Wednesday, October 5, 2016

Thoughts on the VP debate

Despite the RNC's posting a claim, more than an hour before the debate began, that Mike Pence had won the debate (and then quickly taking it down), there was no clear cut, big winner.    Those who lean right will say that Mike Pence did;   and those that lean left will say that Tim Kaine did.   Put me in the latter group.   Here are some particulars:

1.  Tim Kaine was slightly, annoyingly too wound up and began right away interrupting Pence.   I understood that he just couldn't sit there and wait while Pence repeatedly misstated facts, made wild, false accusations, and veered way off course.   I was having trouble with that in Pence too.  But Kaine seems to have put off even the anchors on MSNBC by his behavior.

2.  That aside, Kaine gave crisp, concise answers that were fact based and accurate.   He was obviously extremely well-prepared.  He was challenging -- repeatedly calling on Pence to defend what Trump had said.  And, if the debate were judged on points they made and on crispness of arguments, then Kaine won hands down.

3.  Pence had the harder job of defending Donald Trump.   He didn't even try, really.   Mostly he tried to get by making generalized statements praising Trump but avoiding real commentary about anything substantive he has said.   And he repeatedly denied that Trump has said what fact-checkers (plus everyone's memory) will easily prove.

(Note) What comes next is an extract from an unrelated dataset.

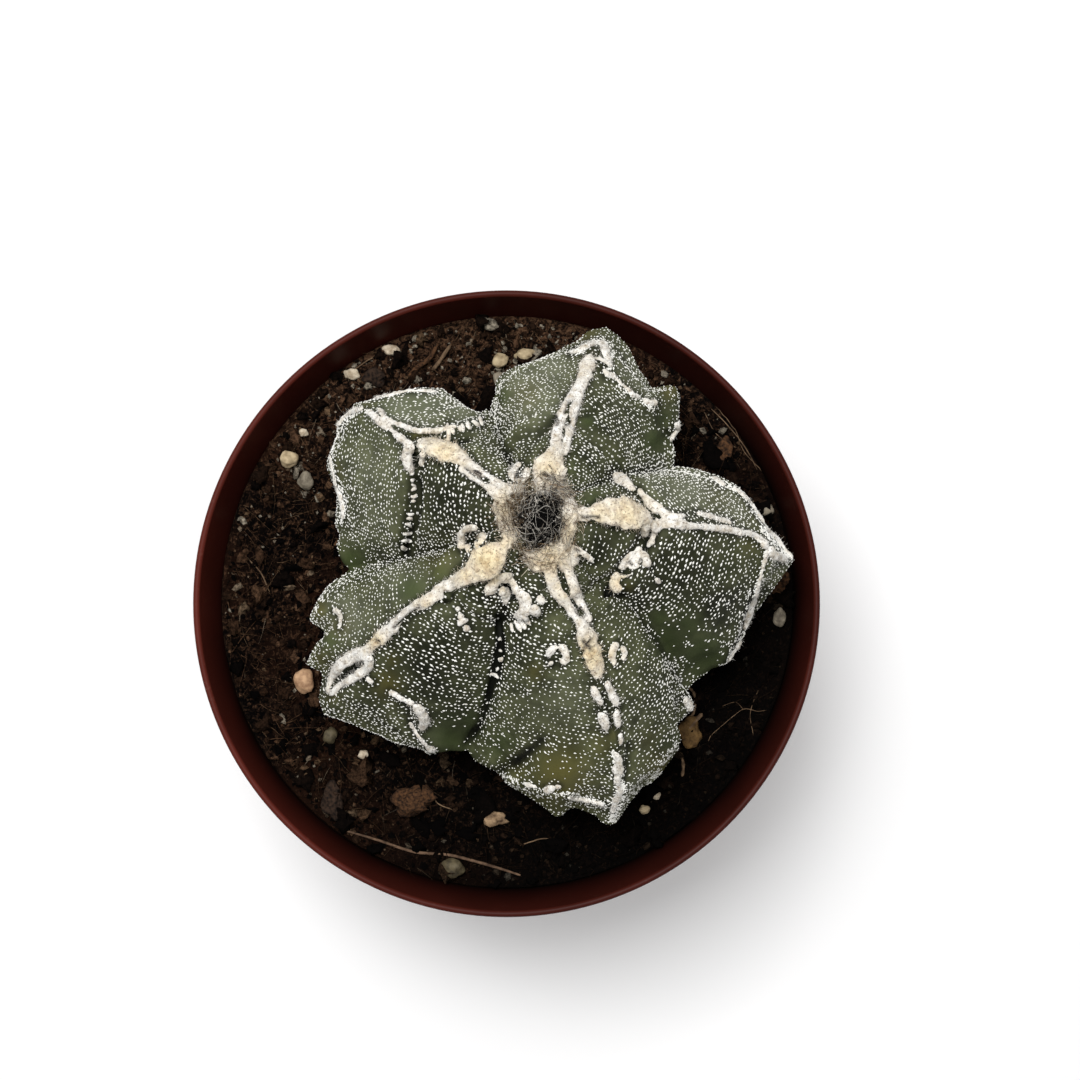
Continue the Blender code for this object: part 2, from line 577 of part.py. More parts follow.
def main():
    clear_scene()
    plastic = material("pot_plastic", (0.17, 0.045, 0.03), 0.42)
    peat = material("peat", (0.025, 0.015, 0.01), 0.95)
    green = material("cactus_skin", (0.09, 0.12, 0.065), 0.6)
    cream = material("cream_wool", (0.72, 0.62, 0.44), 0.95)
    dark_hair = material("dark_hair", (0.09, 0.085, 0.08), 0.9)
    pale_stone = material("pale_stone", (0.5, 0.42, 0.32), 0.8)
    bark = material("bark", (0.12, 0.065, 0.035), 0.9)

    make_pot(plastic)
    soil = make_soil(peat)
    skin = skin_points(BODY_LEVELS, FLANK_COLUMNS)
    normals = skin_normals(skin)
    make_body(skin, green)
    make_wool(skin, normals, cream)
    make_tuft(skin, dark_hair)
    ground = surface_of(soil)
    for i, sizes in enumerate(STONES, 1):
        lump(f"stone_{i:02d}", sizes, ground, STONE_ROUGHNESS, i, pale_stone)
    for i, sizes in enumerate(CHIPS, 1):
        lump(f"bark_chip_{i}", sizes, ground, CHIP_ROUGHNESS, len(STONES) + i, bark)
    thread("root_fibre", ROOT_FIBRE, FIBRE_RADIUS, ground, bark)
    thread("twig", TWIG, 1.4 * FIBRE_RADIUS, ground, bark)


main()
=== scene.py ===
# %% [markdown]
# # A potted bishop's cap cactus, seen from above
#
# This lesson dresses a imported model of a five-ribbed cactus in a plastic pot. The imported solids
# give every size and place. Each cell adds the finer form and the finish of one part of it: the
# pot, the peat and what lies on it, the skin with its white flecks, the wool along the crests,
# and the tangle of hair on the growing tip.

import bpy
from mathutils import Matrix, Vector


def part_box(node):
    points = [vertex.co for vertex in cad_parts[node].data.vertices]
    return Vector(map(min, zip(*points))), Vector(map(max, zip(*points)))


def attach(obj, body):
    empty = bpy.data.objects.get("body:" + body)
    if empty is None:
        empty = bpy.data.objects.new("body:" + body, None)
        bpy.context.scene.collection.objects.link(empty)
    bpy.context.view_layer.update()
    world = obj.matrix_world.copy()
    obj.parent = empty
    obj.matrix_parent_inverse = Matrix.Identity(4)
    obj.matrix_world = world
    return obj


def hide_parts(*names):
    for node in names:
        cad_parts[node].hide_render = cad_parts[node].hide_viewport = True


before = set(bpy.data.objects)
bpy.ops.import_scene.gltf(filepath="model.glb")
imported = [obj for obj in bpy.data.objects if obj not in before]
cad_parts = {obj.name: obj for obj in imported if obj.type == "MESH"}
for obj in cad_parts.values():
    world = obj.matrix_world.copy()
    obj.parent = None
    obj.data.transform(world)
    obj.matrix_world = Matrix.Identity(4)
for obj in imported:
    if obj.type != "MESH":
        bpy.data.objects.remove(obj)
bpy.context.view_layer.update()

# %% The modules that the lesson uses
import math

import bmesh
import bpy
import numpy as np
from mathutils import Matrix, Vector, noise
from mathutils.bvhtree import BVHTree

MM = 0.001  # Blender works in metres, and the sizes below are in millimetres
SEED = 12
print("Blender", bpy.app.version_string)

# %% [markdown]
# ## The eye of the photograph
#
# The photograph looks straight down on the pot from about 40 cm above its rim. Its frame spans
# 206.4 mm at the height of the rim. With the eye's place known, each pixel of the photograph is
# a line of sight, and a mark that shows at a pixel lies where its line meets the skin. That puts
# a pad or a white line on the surface itself, so that it is right from every side.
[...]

4.   Differences in policy were often highlighted, especially at the end when the topic turned to abortion.   Each man was not just stating talking points, then, but was sharing his deeply held beliefs and his obvious, thoughtful consideration over time of the subject.   Both men are personally opposed to it, both have deeply held religious beliefs that oppose it;   but Kaine puts his own beliefs aside and doesn't think any one religious belief should be imposed as public policy.   Pence, every bit as personally and religiously committed to opposing abortion, thinks that it should be public policy to "protect the vulnerable" and that "includes the unborn."

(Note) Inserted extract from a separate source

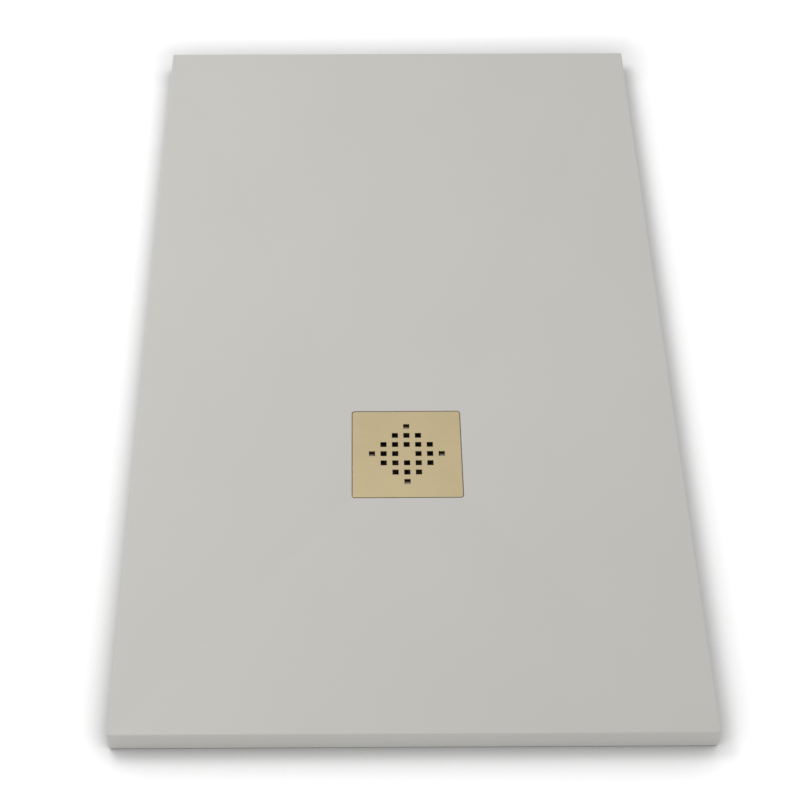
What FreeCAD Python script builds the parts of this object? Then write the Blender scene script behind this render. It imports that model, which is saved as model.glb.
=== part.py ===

5.  The moderator, Elaine Quijano of  CBSN, did not, in my opinion, do a very good job.   She was unable to keep them from talking over each other and even talking over her.   At times, all three of them were talking at the same time.   I also thought she tried to cover too much ground with her questions, with far too little time on each to allow them to get beyond talking points -- except at the end on abortion

6.  In the post-debate days, Pence is not going to look as good as some think he does tonight;  because much of the news will be about his denials of Trump's saying what he actually said -- and, in one notable case, even denying that he himself had said what he said.    MSNBC anchors were extolling their view that Pence is playing the long game, that he established himself tonight as the leading conservative contender for the Republican nomination for president in 2020.    Thus, as one said, Ted Cruz was the big loser.

7.  In the end, I go with the policy positions and the clear, concise answers that Kaine gave.  I though he ran circles around Pence and scored point after point by challenging Pence to defend Trump -- and he couldn't.   Except for being overly aggressive and interrupting, I thought Kaine's performance was stellar.   I just wish he had had twice as much time to rebut Pence's false claims about Clinton.  I'm puzzled to find the MSNBC anchors in disagreement with that opinion.

Ralph

PS:   A quote from Josh Marshall's TPM discussion of the debate:
"Kaine landed lots of punches on Donald Trump, while Pence left Trump largely undefended. Pence got in very few hits on Clinton, but not many. Whether Pence made a tacit decision to abandon his boss or simply wasn't up to the challenge I don't know. But the net effect was that he let Kaine land punch after punch on Trump, largely undefended. That's really all that matters."